Personal details
- Born: Libya
- Died: 6 July 2011 Near Dafniya, Libya

Military service
- Allegiance: Libyan Arab Jamahiriya (until 2011 Libyan civil war) Libyan National Transitional Council (2011)
- Branch/service: National Liberation Army
- Years of service: ?-2011
- Rank: Air Marshall Brigadier General
- Battles/wars: 2011 Libyan civil war * Battle of Misrata *Battle of the Misrata frontline

= Ali Attalah Obeidi =

Libyan air marshal brigadier

Ali Attalah Obeidi (علي عطا الله عبيدي) was an Air Marshall Brigadier in the army of former Libyan leader Muammar Gaddafi until the 2011 Libyan civil war when he defected to the opposition in April. The anti-Gaddafi forces showed a video of him, to prove this defection. The video showed him saying that he had quit because Gaddafi had given orders to kill civilians and he did not want the blood of his own people on his hands.
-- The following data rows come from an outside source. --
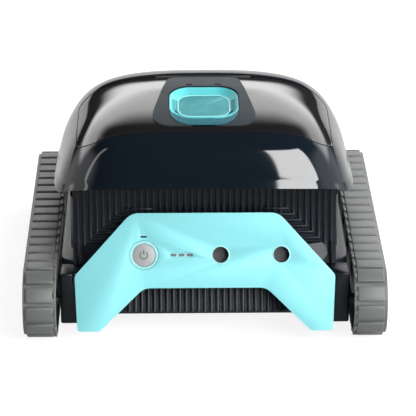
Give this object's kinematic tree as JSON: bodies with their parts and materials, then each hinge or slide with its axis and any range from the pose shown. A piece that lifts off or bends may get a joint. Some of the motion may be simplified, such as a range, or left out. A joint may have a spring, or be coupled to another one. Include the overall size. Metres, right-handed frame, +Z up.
{
  "type": "pool cleaner",
  "caption": "Cordless robotic pool cleaner on belt tracks, with a domed shroud, hatch over a filter basket, and a tilted front control bezel.",
  "frame": {"origin": "on the ground, under the middle of the machine's box", "axes": "+X to the right seen from the front, +Y towards the rear, +Z up"},
  "size_m": [0.4, 0.423, 0.248],
  "materials": {
    "navy_plastic": "moulded navy plastic",
    "gloss_navy": "high gloss",
    "smoke_gloss": "high gloss smoke",
    "matte_grey": "matte",
    "aqua_plastic": "satin aqua",
    "teal_plastic": "satin teal",
    "belt_rubber": "moulded rubber",
    "grey_plastic": "satin",
    "black_plastic": "satin",
    "brush_rubber": "soft rubber",
    "mesh_fabric": "fine woven mesh",
    "steel": "stainless",
    "brass": "plated",
    "board": "solder resist",
    "foam": "closed-cell foam",
    "lens": "smoked lens"
  },
  "bodies": {
    "root": {"tub": "navy_plastic", "upper_housing": "navy_plastic", "front_cowl": "navy_plastic", "corner_block_left": "navy_plastic", "corner_block_right": "navy_plastic", "side_cover_left": "navy_plastic", "side_cover_right": "navy_plastic", "shroud": "gloss_navy", "front_bezel": "aqua_plastic", "track_belt_left": "belt_rubber", "track_belt_right": "belt_rubber", "track_rails": "grey_plastic", "button_ring": "grey_plastic", "charge_sockets": "black_plastic", "gauge_frame": "black_plastic", "motor_housing": "black_plastic", "motor_lid": "black_plastic", "outlet_duct": "black_plastic", "suction_chutes": "black_plastic", "battery_case": "black_plastic", "battery_lid": "black_plastic", "control_case": "black_plastic", "control_lid": "black_plastic", "filter_basket": "black_plastic", "brush_bushes": "black_plastic", "drive_motors": "black_plastic", "duct_gasket": "brush_rubber", "filter_meshes": "mesh_fabric", "idler_axles": "steel", "pump_motor": "steel", "hatch_hinge_pin": "steel", "flap_pins": "steel", "cover_screws": "steel", "base_screws": "steel", "battery_cells": "steel", "charge_pins": "brass", "control_board": "board", "front_board": "board", "foam_floats": "foam", "led_lens": "lens", "gauge_windows": "lens"},
    "hatch": {"hatch": "smoke_gloss", "spine_cover": "matte_grey", "outlet_cup": "teal_plastic", "hatch_catch": "black_plastic"},
    "button": {"power_button": "grey_plastic"},
    "drive_left": {"drive_wheel_left": "grey_plastic", "drive_shaft_left": "steel"},
    "drive_right": {"drive_wheel_right": "grey_plastic", "drive_shaft_right": "steel"},
    "idler_left": {"idler_wheel_left": "grey_plastic"},
    "idler_right": {"idler_wheel_right": "grey_plastic"},
    "brush": {"brush_core": "black_plastic", "brush_sleeve": "brush_rubber", "brush_ends": "black_plastic"},
    "pump_rotor": {"impeller": "black_plastic", "pump_shaft": "steel"},
    "flap_left": {"intake_flap_left": "black_plastic"},
    "flap_right": {"intake_flap_right": "black_plastic"}
  },
  "joints": [
    {"name": "hatch_hinge", "type": "hinge", "parent": "root", "child": "hatch", "pos_m": [0, -0.006, 0.244], "axis": [-1, 0, 0], "range_deg": [0, 80]},
    {"name": "button_press", "type": "slide", "parent": "root", "child": "button", "axis": [0, 0.9239, -0.3827], "range_m": [0, 0.0012], "stiffness_N_per_m": 700, "springref_m": -0.001},
    {"name": "drive_left_spin", "type": "hinge", "parent": "root", "child": "drive_left", "pos_m": [-0.1817, 0.17, 0.0415], "axis": [1, 0, 0], "continuous": true},
    {"name": "drive_right_spin", "type": "hinge", "parent": "root", "child": "drive_right", "pos_m": [0.1817, 0.17, 0.0415], "axis": [1, 0, 0], "continuous": true},
    {"name": "idler_left_spin", "type": "hinge", "parent": "root", "child": "idler_left", "pos_m": [-0.1817, -0.17, 0.0415], "axis": [1, 0, 0], "continuous": true},
    {"name": "idler_right_spin", "type": "hinge", "parent": "root", "child": "idler_right", "pos_m": [0.1817, -0.17, 0.0415], "axis": [1, 0, 0], "continuous": true},
    {"name": "brush_spin", "type": "hinge", "parent": "root", "child": "brush", "pos_m": [0, -0.1205, 0.024], "axis": [1, 0, 0], "continuous": true},
    {"name": "impeller_spin", "type": "hinge", "parent": "root", "child": "pump_rotor", "pos_m": [0, -0.0825, 0.15], "axis": [0, 0, 1], "continuous": true},
    {"name": "flap_left_hinge", "type": "hinge", "parent": "root", "child": "flap_left", "pos_m": [-0.08, -0.044, 0.0771], "axis": [-1, 0, 0], "range_deg": [0, 60]},
    {"name": "flap_right_hinge", "type": "hinge", "parent": "root", "child": "flap_right", "pos_m": [0.08, -0.044, 0.0771], "axis": [-1, 0, 0], "range_deg": [0, 60]}
  ],
  "couplings": [
    {"joint": "idler_left_spin", "follows": "drive_left_spin", "ratio": 1},
    {"joint": "idler_right_spin", "follows": "drive_right_spin", "ratio": 1}
  ]
}
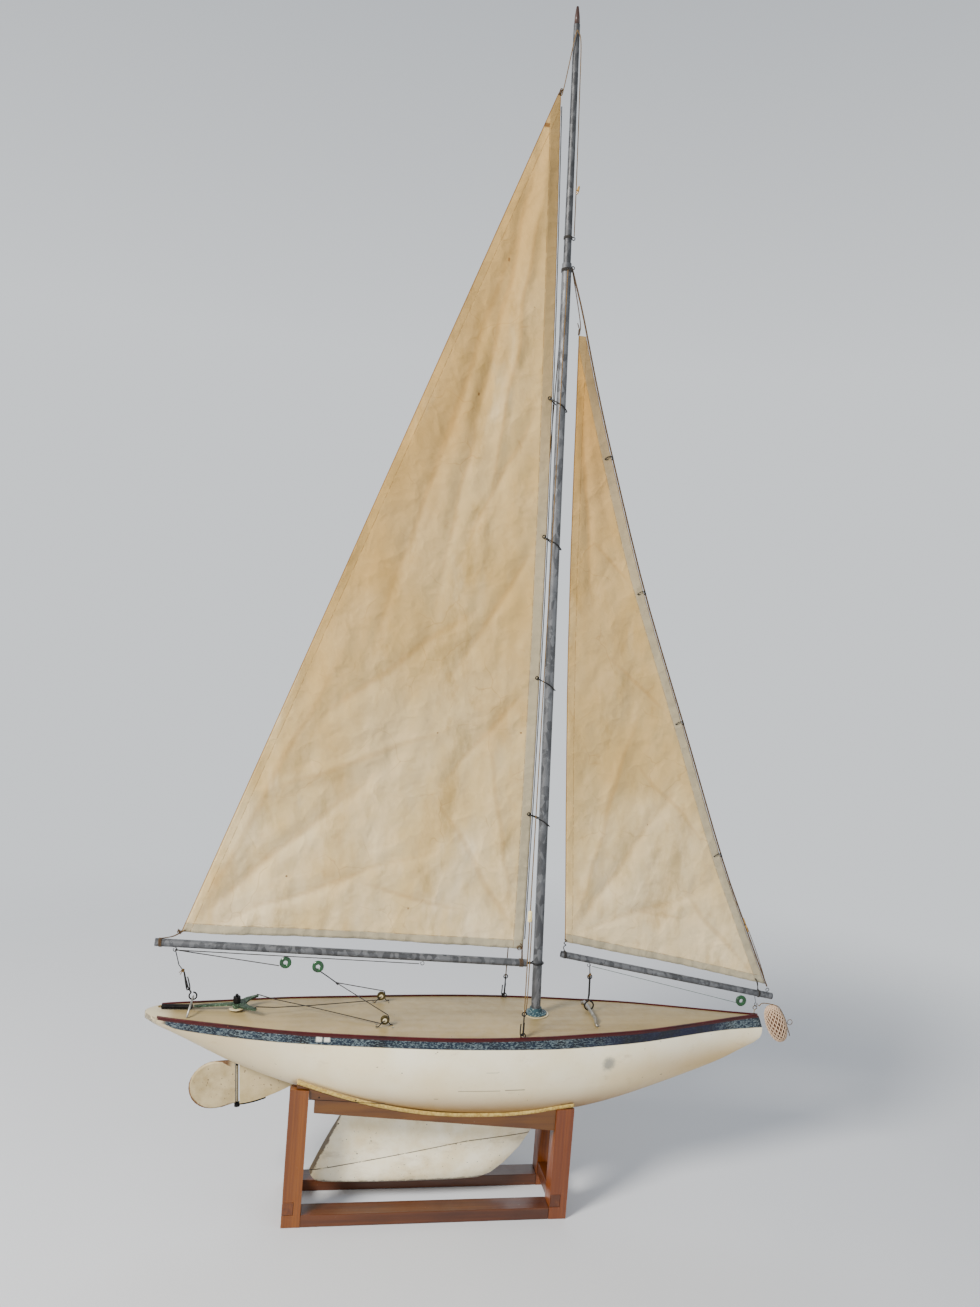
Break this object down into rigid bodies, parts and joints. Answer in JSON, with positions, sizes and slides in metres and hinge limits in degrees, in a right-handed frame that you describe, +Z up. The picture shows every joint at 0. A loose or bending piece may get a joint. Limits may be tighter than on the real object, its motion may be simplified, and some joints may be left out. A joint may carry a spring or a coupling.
{
  "type": "free-sailing pond yacht on a display cradle",
  "caption": "Sloop-rigged free-sailing pond yacht with fin keel, sheet-linked rudder steering and a wooden display cradle.",
  "frame": {"origin": "on the floor under the middle of the model", "axes": "+X forward to the bow, +Y to port, +Z up"},
  "size_m": [0.9721, 0.1556, 1.7418],
  "materials": {
    "stand_wood": "warm varnished softwood, worn and nail-marked",
    "padding": "aged cream felt strip",
    "hull_paint": "cream paint, chipped and scuffed, with a speckled blue sheer stripe",
    "deck_paint": "aged cream-beige paint, dirty and crazed",
    "rail_paint": "worn maroon paint",
    "bare_wood": "dark varnished wood",
    "lead": "cast lead under chipped cream paint",
    "brass": "aged brass",
    "verdigris": "green-brown verdigris",
    "wire": "dark rusty wire",
    "galvanised": "dull mottled grey tube",
    "cord": "thin waxed twine",
    "sailcloth": "aged tan cotton with grey hem tapes",
    "green_bowsie": "glossy dark green",
    "cream_bowsie": "aged cream",
    "crochet": "open crocheted cord"
  },
  "bodies": {
    "stand": {"starboard_aft_post": "stand_wood", "starboard_forward_post": "stand_wood", "starboard_bottom_rail": "stand_wood", "starboard_cradle_board": "stand_wood", "starboard_pad": "padding", "port_aft_post": "stand_wood", "port_forward_post": "stand_wood", "port_bottom_rail": "stand_wood", "port_cradle_board": "stand_wood", "port_pad": "padding", "aft_cross_rail": "stand_wood", "forward_cross_rail": "stand_wood", "forward_upper_rail": "stand_wood"},
    "hull": {"hull_shell": "hull_paint", "deck": "deck_paint", "gunwale_strip": "rail_paint", "mast_block": "bare_wood", "keel_bolt_aft": "brass", "keel_bolt_forward": "brass", "keel_fin": "hull_paint", "lead_ballast": "lead", "skeg": "hull_paint", "heel_strap": "wire", "rudder_tube": "brass", "port_sheave_bracket": "wire", "starboard_sheave_bracket": "wire", "stern_horse": "brass", "centring_tube": "wire", "jib_horse": "brass", "bow_eye": "brass", "mast_lower": "galvanised", "mast_upper": "galvanised", "mast_tip": "bare_wood", "mast_collar": "verdigris", "port_shroud": "cord", "starboard_shroud": "cord", "shroud_bowsie": "cream_bowsie", "main_halyard": "cord", "steering_line": "cord", "bow_bumper": "crochet", "bumper_cord": "cord"},
    "rudder": {"rudder_stock": "brass", "rudder_blade": "hull_paint", "quadrant": "verdigris", "quadrant_cap": "wire"},
    "port_sheave": {"port_sheave": "brass"},
    "starboard_sheave": {"starboard_sheave": "brass"},
    "main_boom": {"main_boom": "galvanised", "mainsail": "sailcloth", "gooseneck_loop": "wire", "main_sheet": "cord", "main_sheet_bowsie": "green_bowsie", "steering_bowsie": "green_bowsie", "mast_hoops": "wire", "main_sheet_drop": "wire"},
    "jib_boom": {"jib_boom": "galvanised", "jib": "sailcloth", "jib_sheet_bowsie": "green_bowsie", "jib_sheet_drop": "wire", "forestay": "cord"}
  },
  "joints": [
    {"name": "boat_lift", "type": "slide", "parent": "stand", "child": "hull", "axis": [0, 0, 1], "range_m": [0, 0.3]},
    {"name": "main_boom_swing", "type": "hinge", "parent": "hull", "child": "main_boom", "pos_m": [0.07024, 0, 0.3576], "axis": [-0.0402, 0, 0.9992], "range_deg": [-50, 50], "deforming": ["main_sheet_drop", "main_halyard", "steering_line"]},
    {"name": "rudder_swing", "type": "hinge", "parent": "hull", "child": "rudder", "pos_m": [-0.352, 0, 0.149], "axis": [-0.0654, 0, 0.9979], "range_deg": [-35, 35], "deforming": ["steering_line"]},
    {"name": "jib_boom_swing", "type": "hinge", "parent": "hull", "child": "jib_boom", "pos_m": [0.4245, 0, 0.2975], "axis": [-0.3379, 0, 0.9412], "range_deg": [-35, 35], "deforming": ["jib_sheet_drop"]},
    {"name": "port_sheave_spin", "type": "hinge", "parent": "hull", "child": "port_sheave", "pos_m": [-0.155, 0.042, 0.2888], "axis": [0, 1, 0], "continuous": true},
    {"name": "starboard_sheave_spin", "type": "hinge", "parent": "hull", "child": "starboard_sheave", "pos_m": [-0.155, -0.042, 0.2888], "axis": [0, 1, 0], "continuous": true}
  ],
  "couplings": [
    {"joint": "rudder_swing", "follows": "main_boom_swing", "ratio": 0.6}
  ]
}
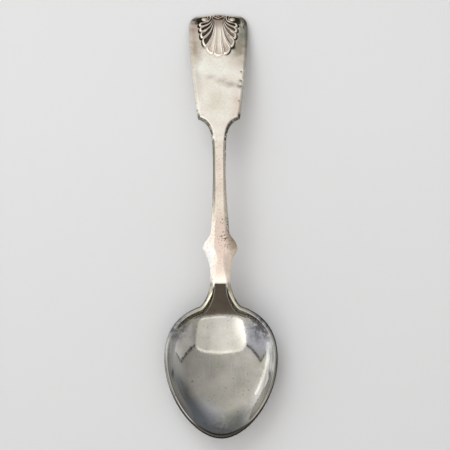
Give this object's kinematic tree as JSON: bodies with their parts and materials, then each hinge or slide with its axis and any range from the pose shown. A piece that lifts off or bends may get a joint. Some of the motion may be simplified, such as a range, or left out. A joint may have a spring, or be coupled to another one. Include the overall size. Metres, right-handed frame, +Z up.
{
  "type": "coffee spoon",
  "caption": "Small silver spoon with an egg-shaped bowl, a winged neck, a slim shank and a flared flat handle end that carries a relief shell.",
  "frame": {"origin": "middle of the bounding box on the surface the spoon lies on", "axes": "+Y along the spoon toward the end of the handle, +Z up, out of the open side of the bowl, +X across"},
  "size_m": [0.0322, 0.125, 0.0133],
  "materials": {
    "polished_silver": "polished silver with fine scratches and grey tarnish",
    "dull_silver": "silver dulled by use, warm pale tone",
    "struck_silver": "die-struck silver, dark tarnish in the sunk places"
  },
  "bodies": {
    "root": {"bowl": "polished_silver", "stem": "dull_silver", "handle_end": "dull_silver", "shell": "struck_silver", "left_bead": "struck_silver", "right_bead": "struck_silver"}
  },
  "joints": []
}
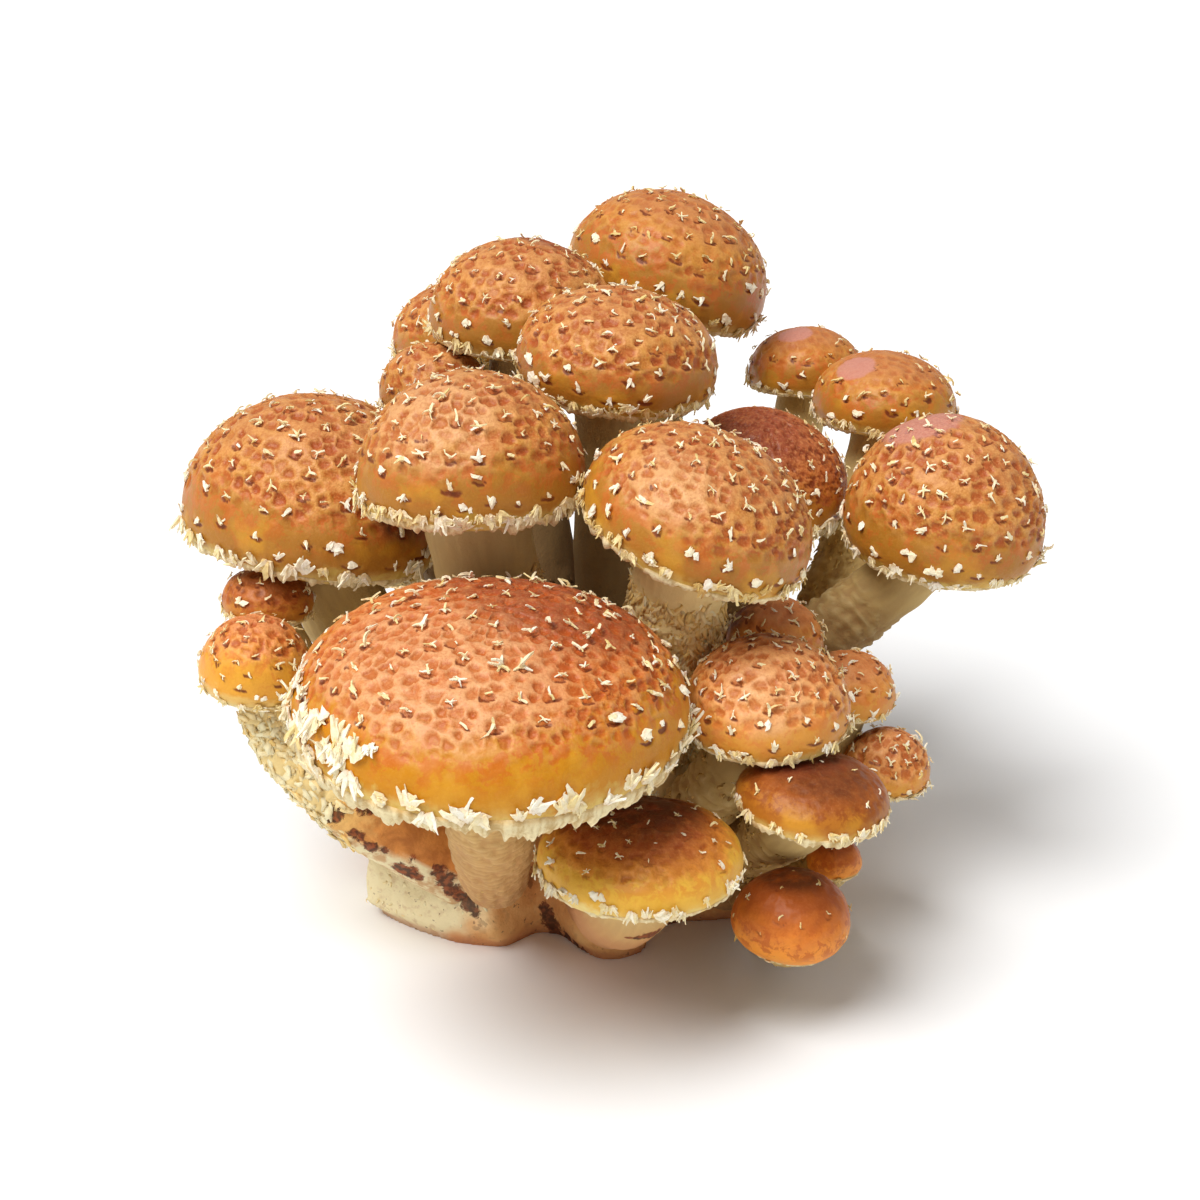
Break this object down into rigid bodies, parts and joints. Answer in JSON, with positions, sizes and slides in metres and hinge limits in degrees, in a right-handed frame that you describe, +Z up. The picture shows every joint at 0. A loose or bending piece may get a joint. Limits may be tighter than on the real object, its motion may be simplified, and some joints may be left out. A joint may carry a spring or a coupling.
{
  "type": "chestnut mushroom",
  "caption": "Cluster of scaly orange chestnut mushrooms with domed caps, cream flakes and shaggy stems, grown together on one fleshy base that is cut off flat.",
  "frame": {"origin": "centre of the flat cut under the base clump, where the cluster was taken off its wood", "axes": "+Z up from the cut, -Y towards the side with the largest cap, +X to the right as seen from that side"},
  "size_m": [0.1429, 0.1528, 0.1084],
  "materials": {
    "cap_orange": "moist satin, glossy where wet",
    "cap_russet": "fine rough satin",
    "cap_honey": "moist satin",
    "cap_brown": "moist satin",
    "scale_cream": "matte, soft",
    "gill_flesh": "matte",
    "stem_flesh": "matte, fibrous",
    "base_flesh": "matte, fibrous"
  },
  "bodies": {
    "root": {"base_clump": "base_flesh", "front_large_cap": "cap_orange", "front_large_stem": "stem_flesh", "centre_left_cap": "cap_orange", "centre_left_stem": "stem_flesh", "left_large_cap": "cap_orange", "left_large_stem": "stem_flesh", "centre_right_cap": "cap_orange", "centre_right_stem": "stem_flesh", "right_large_cap": "cap_orange", "right_large_stem": "stem_flesh", "top_back_cap": "cap_orange", "top_back_stem": "stem_flesh", "top_front_cap": "cap_orange", "top_front_stem": "stem_flesh", "top_left_cap": "cap_orange", "top_left_stem": "stem_flesh", "front_low_cap": "cap_honey", "front_low_stem": "stem_flesh", "centre_back_cap": "cap_russet", "centre_back_stem": "stem_flesh", "top_left_back_cap": "cap_orange", "top_left_back_stem": "stem_flesh", "right_back_cap": "cap_orange", "right_back_stem": "stem_flesh", "right_front_cap": "cap_orange", "right_front_stem": "stem_flesh", "right_low_cap": "cap_honey", "right_low_stem": "stem_flesh", "far_right_back_cap": "cap_orange", "far_right_back_stem": "stem_flesh", "left_behind_cap": "cap_orange", "left_behind_stem": "stem_flesh", "left_small_cap": "cap_orange", "left_small_stem": "stem_flesh", "left_upper_small_cap": "cap_honey", "left_upper_small_stem": "stem_flesh", "right_under_cap": "cap_brown", "right_under_stem": "stem_flesh", "right_side_cap": "cap_brown", "right_side_stem": "stem_flesh", "right_edge_cap": "cap_orange", "right_edge_stem": "stem_flesh", "front_bud_cap": "cap_brown", "front_bud_stem": "stem_flesh", "right_bud_cap": "cap_brown", "right_bud_stem": "stem_flesh", "back_left_cap": "cap_orange", "back_left_stem": "stem_flesh", "back_right_cap": "cap_orange", "back_right_stem": "stem_flesh", "back_bud_cap": "cap_brown", "back_bud_stem": "stem_flesh"}
  },
  "joints": []
}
Euronews reported claims from within Libya that the former general walked for fifteen days from Tripoli to the besieged city of Misrata. Obeidi claimed he had escaped from Mitaga air base to join the National Transitional Council.

==Death==

When rebels were advancing from Dafniya, a town in the west of Libya, Ali Obeidi was killed along with eighteen others on 6 July. He was considered one of the top commanders in Misrata on the western front.